She also said that before Covid, everyone would come down to the void deck during distribution events. But after safe-distancing measures were implemented, residents now come in shifts or send representatives.
Giving back to the community
When we got back from lunch, we spotted more residents at the void deck chatting and laughing with one another. One of them offered her homemade curry puffs to us – they were delicious!
I tried to thank and talk to Rukisah, who had made the curry puffs but her English was not very good and my Bahasa was non-existent. Thankfully, another passer-by agreed to translate.
She told us that Rukisah had been retrenched from her previous job. As Covid made it difficult for her to find another job, she had nothing much to do at home. However, thanks to Sandy, she interacts more with others and has made friends while doing what she loves and giving back to the community.
“I love to cook. So whenever there are events here I always want to help cook food for everybody. It’s something I enjoy doing,” she told us.
Our translator, Asiah, told us with a wide smile: “Everyone is so happy here. We get to chat with each other and do things together.

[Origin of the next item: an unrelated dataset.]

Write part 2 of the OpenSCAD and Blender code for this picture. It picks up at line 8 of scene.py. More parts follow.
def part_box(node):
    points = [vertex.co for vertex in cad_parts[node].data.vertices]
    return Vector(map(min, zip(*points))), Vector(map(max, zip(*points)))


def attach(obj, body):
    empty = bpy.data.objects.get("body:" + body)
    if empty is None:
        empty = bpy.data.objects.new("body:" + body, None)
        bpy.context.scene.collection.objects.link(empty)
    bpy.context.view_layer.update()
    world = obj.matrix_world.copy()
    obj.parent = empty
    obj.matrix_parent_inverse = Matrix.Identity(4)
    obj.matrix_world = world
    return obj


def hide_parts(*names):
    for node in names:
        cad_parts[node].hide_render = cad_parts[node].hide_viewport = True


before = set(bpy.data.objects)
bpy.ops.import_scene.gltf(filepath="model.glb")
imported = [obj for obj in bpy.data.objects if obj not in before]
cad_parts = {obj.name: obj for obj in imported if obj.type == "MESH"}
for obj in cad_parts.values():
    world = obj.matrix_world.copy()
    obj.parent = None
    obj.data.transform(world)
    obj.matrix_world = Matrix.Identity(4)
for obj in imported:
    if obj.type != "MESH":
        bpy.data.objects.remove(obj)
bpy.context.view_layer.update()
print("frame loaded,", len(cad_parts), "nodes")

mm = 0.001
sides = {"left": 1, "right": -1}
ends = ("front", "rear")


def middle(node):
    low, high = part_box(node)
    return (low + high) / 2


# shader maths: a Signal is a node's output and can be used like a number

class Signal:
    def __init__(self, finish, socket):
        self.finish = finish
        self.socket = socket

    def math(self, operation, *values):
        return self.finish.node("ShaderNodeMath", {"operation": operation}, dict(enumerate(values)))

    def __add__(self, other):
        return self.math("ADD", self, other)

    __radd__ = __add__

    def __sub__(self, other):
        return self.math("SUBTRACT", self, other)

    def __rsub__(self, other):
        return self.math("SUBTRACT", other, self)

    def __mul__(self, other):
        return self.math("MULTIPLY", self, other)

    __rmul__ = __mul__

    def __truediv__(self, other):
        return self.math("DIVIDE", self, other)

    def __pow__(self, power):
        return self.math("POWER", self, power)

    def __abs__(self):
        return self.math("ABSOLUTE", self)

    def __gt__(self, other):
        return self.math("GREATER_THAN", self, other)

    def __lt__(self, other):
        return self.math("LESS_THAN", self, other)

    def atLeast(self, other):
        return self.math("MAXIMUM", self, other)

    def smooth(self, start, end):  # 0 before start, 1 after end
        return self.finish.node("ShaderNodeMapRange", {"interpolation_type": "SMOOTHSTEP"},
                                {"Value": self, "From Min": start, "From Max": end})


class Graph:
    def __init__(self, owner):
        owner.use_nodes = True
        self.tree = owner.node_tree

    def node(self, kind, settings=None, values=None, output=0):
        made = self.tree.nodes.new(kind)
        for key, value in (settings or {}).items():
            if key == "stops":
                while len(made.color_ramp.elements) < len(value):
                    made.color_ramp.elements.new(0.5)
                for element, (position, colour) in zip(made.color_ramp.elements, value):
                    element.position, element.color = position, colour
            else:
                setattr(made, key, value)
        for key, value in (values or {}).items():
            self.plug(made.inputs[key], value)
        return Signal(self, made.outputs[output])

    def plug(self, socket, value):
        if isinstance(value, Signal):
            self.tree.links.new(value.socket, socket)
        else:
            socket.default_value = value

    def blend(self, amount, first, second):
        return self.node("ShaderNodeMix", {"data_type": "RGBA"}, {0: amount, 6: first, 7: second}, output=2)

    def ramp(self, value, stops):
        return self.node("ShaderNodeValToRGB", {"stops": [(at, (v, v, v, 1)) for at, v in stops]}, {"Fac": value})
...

It’s a very nice place to be in.”
Experiencing kampung spirit for a day
When the oranges arrived, with no prompting, the residents started unloading the boxes at the collection point. I joined in and despite the heavy work, everyone was smiling and chatting.

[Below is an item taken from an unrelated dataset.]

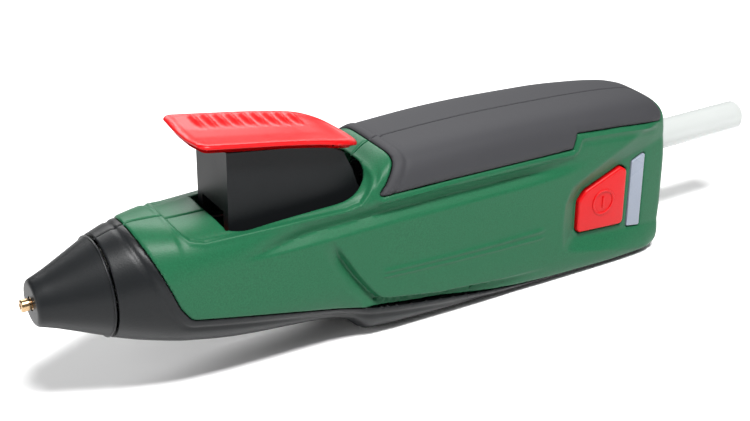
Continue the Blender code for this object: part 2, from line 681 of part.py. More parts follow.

At the collection point, Sandy started giving out oranges. Everyone (including me) had some, not just residents. She even convinced a nearby group of construction workers to take some back with them.
After the interview, my colleague left but I stayed on at the void deck of Block 702. I was reluctant to leave the light-hearted camaraderie. I was finally experiencing the kampung spirit for the first time, and it was a good feeling.

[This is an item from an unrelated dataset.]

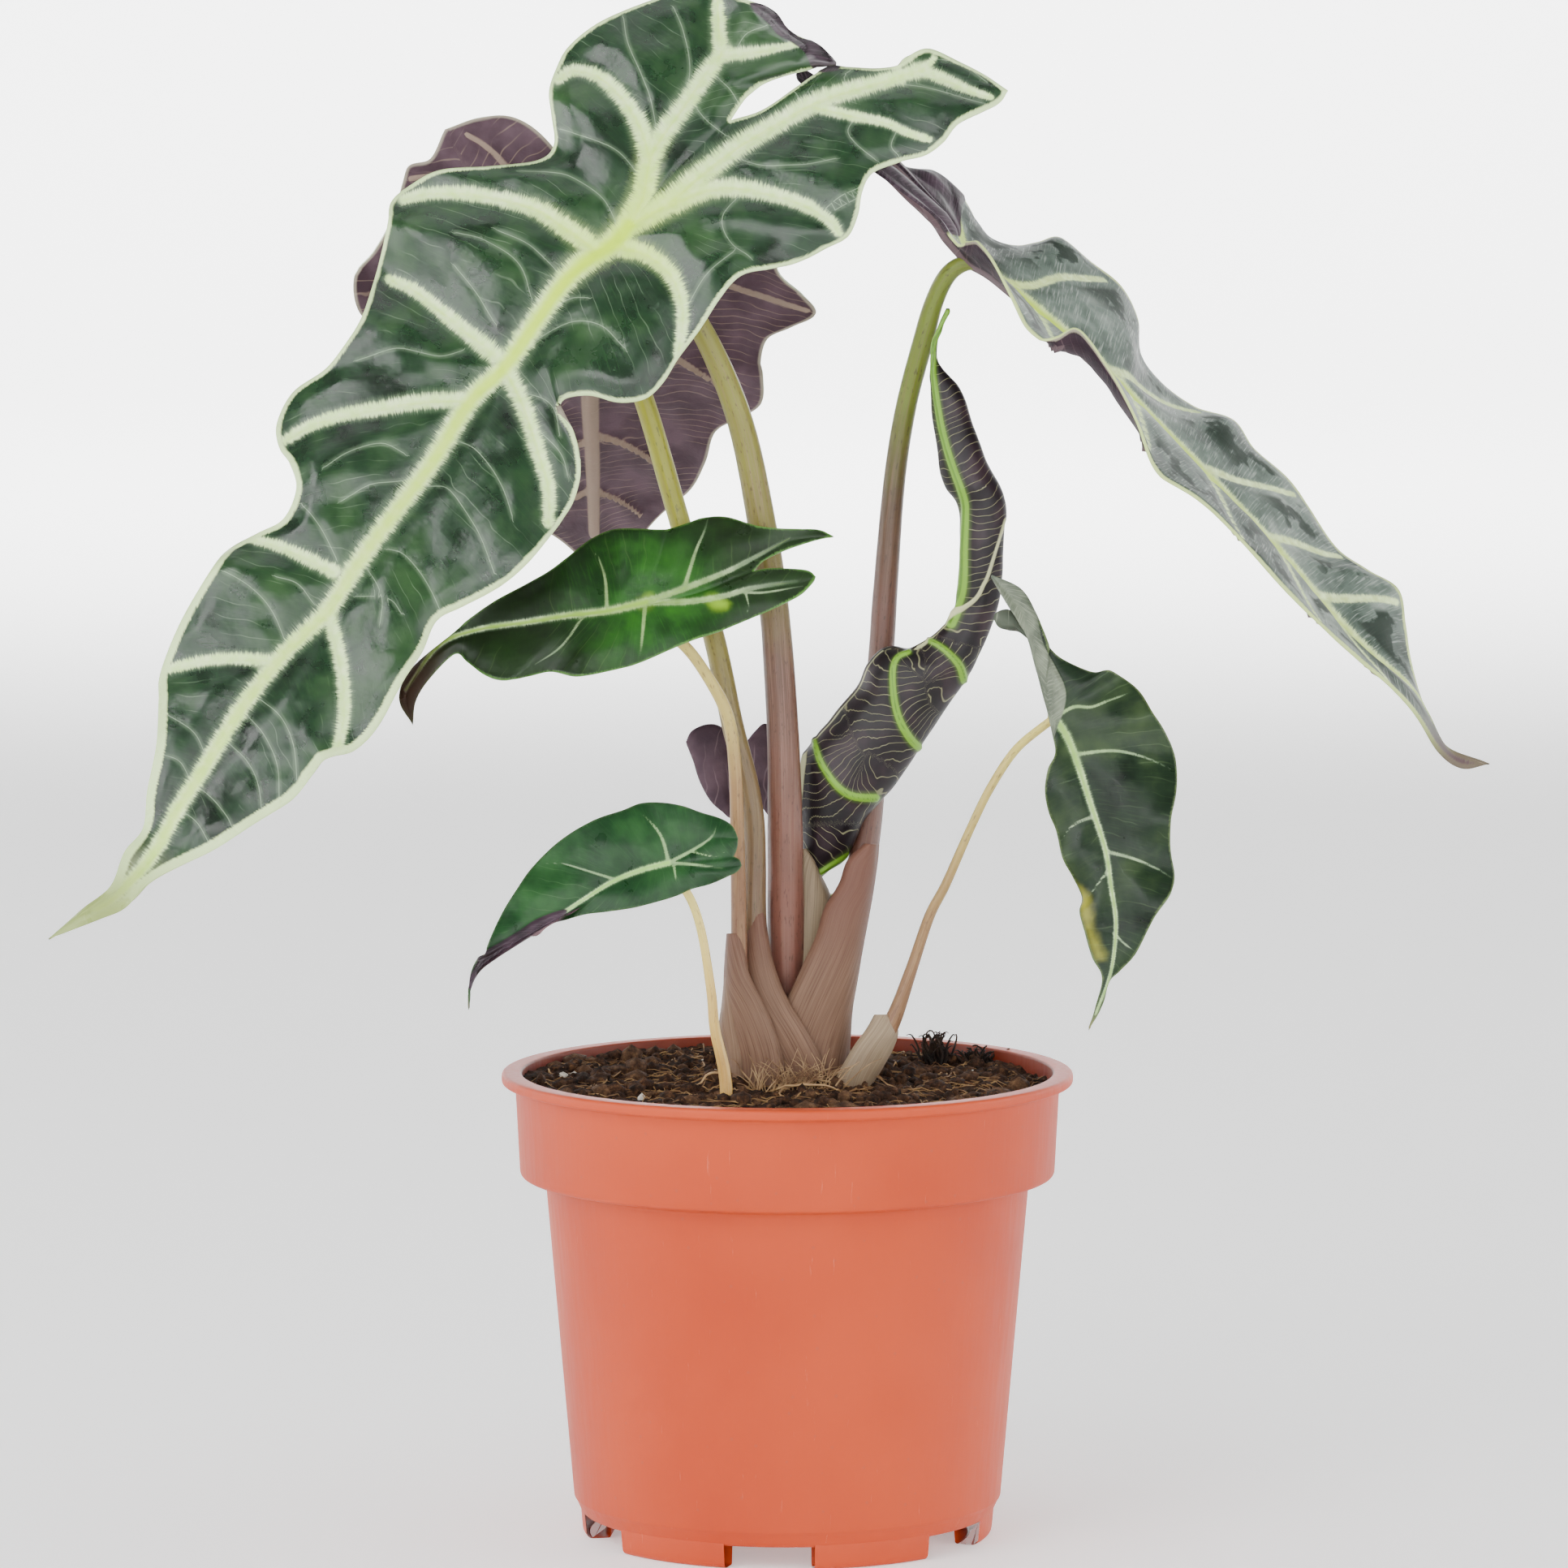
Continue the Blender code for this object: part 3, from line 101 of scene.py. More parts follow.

What struck me in my conversations with Sandy was how she insisted that it was the constant empathy and kindness of the residents that sustained the kampung-ness of the place. She only got the ball rolling, she said.
The more I talked to her, the clearer it became to me that, sugary as it may sound, this only works out of the goodness of people’s hearts. There is no set system or structure. No profit and no strings attached. It’s simply a neighbourhood coming together to help each other.
One of the most wholesome neighbourhoods I’ve been in
The half-day experience was truly an eye-opener for me. It showed me that even though we don’t live in villages any more, the kampung spirit can still thrive in today’s society.
As I bid goodbye to Sandy, she said that I was always welcome to visit.
In a world where people stay glued to their devices instead of interacting with their neighbours, the kampung spirit is alive and well in Bedok Reservoir and it continues to live on in Sandy Goh and the people around her.